Mobile healthcare, telemedicine, telehealth, BYOD


How Mobile Devices Connect Patients to Hospital Providers

By Vera Gruessner

- The mobile health field has brought a variety of different technologies to the medical industry. Mobile devices used in healthcare work toward achieving the Triple Aim – improved patient outcomes, better quality of care, and lower medical costs.

Physician Telemedicine Services

Additionally, mobile devices and apps can be used to boost patient engagement with their health and wellness. Consumers seeking to communicate with their healthcare provider securely or access their medical data would benefit from a mobile, web-based platform that allows them to log onto a patient portal.

One study published in the Journal of the American Medical Informatics Association (JAMIA) analyzed how the use of patient portals on mobile devices such as tablets affect the patient’s knowledge and engagement with their medical condition. The patient portal app the researchers created involved a list of the patient’s medications, names of their medical team professionals, and ongoing tests and treatments.

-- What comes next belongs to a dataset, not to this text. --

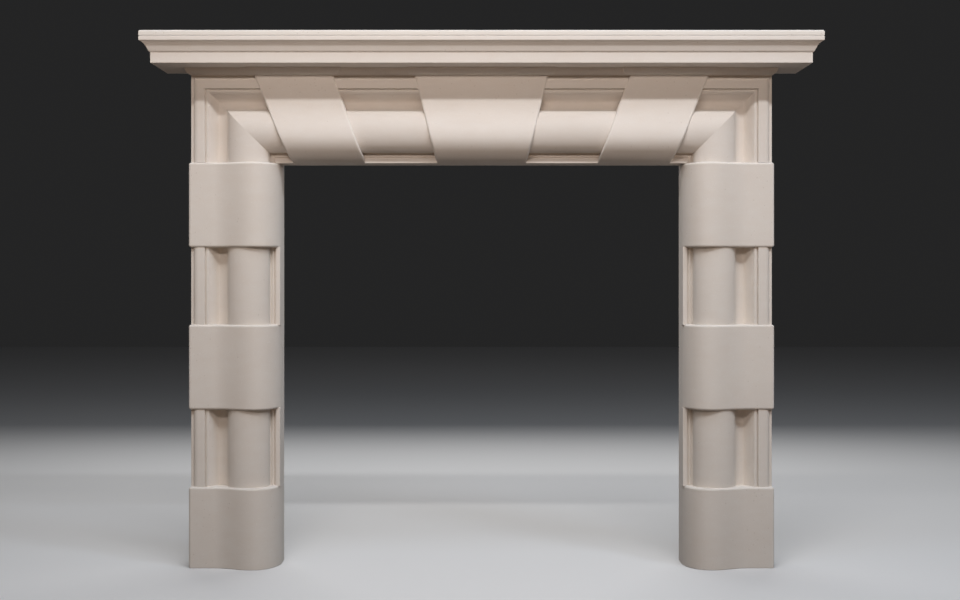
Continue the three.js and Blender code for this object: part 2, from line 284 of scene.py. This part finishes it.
def moulding_section():
    """The moulding cut across, as distance in from its outer face and depth: fillet, ovolo, band,
    bead, hollow, large round, small bead and inner fillet."""
    outer_fillet = (OUTER_FILLET_WIDTH, OUTER_FILLET_DEPTH)
    hollow_top = (HOLLOW_START, HOLLOW_TOP_DEPTH)
    hollow_bottom = (HOLLOW_BOTTOM, HOLLOW_DEPTH)
    round_start = (ROUND_START, ROUND_SPRING_DEPTH)
    round_top = (ROUND_START + ROUND_WIDTH / 2, ROUND_DEPTH)
    round_end = (ROUND_END, ROUND_SPRING_DEPTH)
    small_bead_start = ROUND_END + CHANNEL_WIDTH / 2 - SMALL_BEAD_RADIUS
    front = np.vstack([
        (0, OUTER_FILLET_DEPTH),
        outer_fillet,
        quarter(outer_fillet, (BAND_START, BAND_DEPTH), "out", SMALL_CURVE_STEPS),
        (BAND_END, BAND_DEPTH),
        (BAND_END, BEAD_DEPTH),
        bead(BEAD_START, BEAD_RADIUS, BEAD_DEPTH, SMALL_CURVE_STEPS),
        (HOLLOW_START, BEAD_DEPTH),
        hollow_top,
        curve(hollow_top, HOLLOW_LEAVING, HOLLOW_ARRIVING, hollow_bottom, CURVE_STEPS),
        quarter(hollow_bottom, round_start, "across", SMALL_CURVE_STEPS),
        quarter(round_start, round_top, "out", CURVE_STEPS),
        quarter(round_top, round_end, "across", CURVE_STEPS),
        (ROUND_END, SMALL_BEAD_DEPTH),
        bead(small_bead_start, SMALL_BEAD_RADIUS, SMALL_BEAD_DEPTH, SMALL_CURVE_STEPS),
        (INNER_FILLET_START, SMALL_BEAD_DEPTH),
        (INNER_FILLET_START, INNER_FILLET_DEPTH),
        (MOULDING_WIDTH, INNER_FILLET_DEPTH),
        (MOULDING_WIDTH, 0),
        (0, 0),
    ])
    band_end = 2 + SMALL_CURVE_STEPS
    hollow_lip = band_end + 3 + SMALL_CURVE_STEPS
    radii = {
        0: MOULDING_ARRIS,
        band_end: MOULDING_ARRIS,
        hollow_lip: FINE_ARRIS,
        -4: FINE_ARRIS,
        -3: MOULDING_ARRIS,
    }
    return eased(front, radii)


def block_section():
    """The block cut across, as distance in from its outer face and depth: a flat, a swell whose
    depth follows a raised cosine up to the apex, and a nose, a quarter ellipse that ends along the
    opening."""
    apex = BLOCK_WIDTH - BLOCK_APEX_FROM_OPENING
    share = np.linspace(0, 1, CURVE_STEPS + 1)[1:]
    swell = np.column_stack([
        BLOCK_FLAT_WIDTH + (apex - BLOCK_FLAT_WIDTH) * share,
        BLOCK_DEPTH + (BLOCK_APEX_DEPTH - BLOCK_DEPTH) * (1 - np.cos(math.pi * share)) / 2,
    ])
    nose_end = (BLOCK_WIDTH, BLOCK_APEX_DEPTH - BLOCK_NOSE_DROP)
    return np.vstack([
        (0, BLOCK_DEPTH),
        (BLOCK_FLAT_WIDTH, BLOCK_DEPTH),
        swell,
        quarter((apex, BLOCK_APEX_DEPTH), nose_end, "across", CURVE_STEPS),
        (BLOCK_WIDTH, 0),
        (0, 0),
    ])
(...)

Patients were given tablets during their hospitalization and then tested on whether their knowledge of their care and medical condition improved with the use of the patient portal application.

The patients were asked to name their nurse, main physicians, tests and procedures, and medications they were prescribed. Despite the use of mobile devices and portal applications, patients still did not garner more knowledge with regard to their specific healthcare services.

“Knowledge of nurses’ names, planned tests, planned procedures, and medication changes was generally low and not significantly different between the study units. The Short Form of the Patient Activation Measure mean (SD) score was also not significantly different,” the JAMIA study stated. “Additional research is needed to identify optimal methods to engage and inform patients during their hospitalization, which will improve preparation for self-management after discharge.”

Another opportunity for using mobile devices in the healthcare industry comes from the Cleveland Clinic, the Plain Dealer reports. Patients can spend a mere $49 and use their mobile devices – tablets, laptops, or smartphones – to obtain urgent care telemedicine services with a provider from the Cleveland Clinic.

The telehealth service is called MyCare Online and can be accessed from any location including one’s home, school, car, or workplace. There are a variety of more minor medical concerns that patients may need immediate telemedicine services for such as the flu, colds, rashes, or urinary tract infections, the Plain Dealer mentions.

“Mobile or online consults are the least expensive way to treat urgent care complaints,” the Plain Dealer reported. “They may save money for patients if they normally have to travel a long distance to reach an urgent care center.”

Patients located in the state of Ohio would be able to communicate securely with a nurse, primary care doctor, or other specialty at the Cleveland Clinic using the telehealth technology service. No specific software or hardware is needed for this particular system. Only mobile devices and the MyCare Online app is needed to connect patients to a healthcare provider.

Additionally, the system benefits the hospital by providing analytics on how many people are using the telehealth technology, what type of assistance in sought, and the wait time for connecting patients to doctors.

“[Clinic CEO Toby] Cosgrove's goal for 2015 is for us to provide access any time, anywhere, and this is part of that strategy,” Dr. Peter Rasmussen, the Clinic's medical director for distance health, told the news source. “There’s a demand from employers and payers. Now we're starting to hear this from the patients as well — they want this kind of convenience and access.”

“We think this is a great thing for patients,” Rasmussen continued. “We want to head off concerns before they become so serious that they end up in the emergency room. It’s better for patients and it’s obviously better for us.”